Hope and expectation are conceptually similar, the only difference is in the individual’s ideology of the future event. It’s basically probability vs possibility, expectation being more agressive and hope being more passive. I hope you understand this vs I expect you to understand this… your ability to understand is what it is… regardless of whether I hope or expect you to understand. This is a disconnection from reality, a delusion of how things actually are. Both of these concepts make it so that I perceive reality differently than it is or it isn’t. Rather than accepting that you have a specific understanding of the topic and react accordingly, such concepts influence me to approach the situation in a biased manner.

All expectations are flawed. We don’t require hope to be motivated, we require purpose. I don’t expect the emotionally and behaviorally disabled teens that I work with to change, nor do I hope they change… I do it because I enjoy being a mentor, it fulfills me, it gives me a sense of purpose. I accept that some of these teens are too heavily damaged to transcend their conditioning/acculturation/indoctrination. Just as I accept that some will transcend their issues. Just because you do not hope/expect doesn’t mean that you lack motivation or purpose, it just means that you’re unencumbered and free to do what you authentically desire to do.

I agree. Which is why my personal ideology is based on my Nature, rather than my Nurture. Many times, our Nurture is in direct opposition to our Nature and it causes dysfunction in us. For instance, as a child I was heavily abused (phsyically, sexually, emotionally) and I couldn’t make sense of it, because I didn’t want to hurt others.

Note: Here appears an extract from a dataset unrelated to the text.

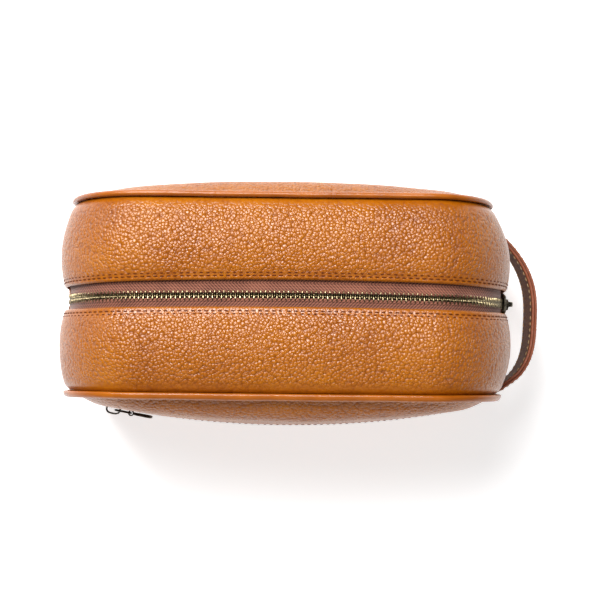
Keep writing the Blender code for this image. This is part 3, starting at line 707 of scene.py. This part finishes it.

This led to a lot of dysfunction in my psyche. I was constantly seeking to escape and when I couldn’t escape, I would degenerate into fits of irrational rage at those who prevented me from escaping. I suffered bouts with depression, as I had no purpose and whenever I hoped/expected, I was always disappointed… leading to frustration and eventually resentment. This made me quite bitter, shifting between anger and apathy all the time. I withdrew from everyone, because people had only ever hurt me.

Finally, when looking honestly at my life due to health issues and the possibility of my own mortality, I started to see all these things. I decided that I was tired of being something that I’m not, I was fed up being a puppet. I started to retrain myself, to be the person I want to be, rather than the person I was conditioned to be. I noticed the patterns of dysfunction and started to be conscious of how they influenced/manipulated/controlled me. I discovered that I was finally free to make conscious decisions, rather than ingrained ones. I’m only a couple of months into the process and I have almost 40 years worth of conditioning to undo, but I’m getting there.

Emptiness is not a part of being human, it’s an ideology that we’re force fed. We don’t have holes in us that need to be filled, that is merely what we’ve been conditioned to believe. We cannot accept ourselves as we currently exist, so we chase things to bring us happiness… but we’re not chasing happiness, we’re chasing things that we think will make us happy… it’s pretty amusing actually, because we’re doing the exact opposite of what will bring us happiness, being content in who we are. We place conditions on happiness, i.e. I won’t allow myself to be happy until my list of things (e.g. conditions) is complete, but it never gets complete… because we get so focused on the items that we will prioritize them over actual happiness.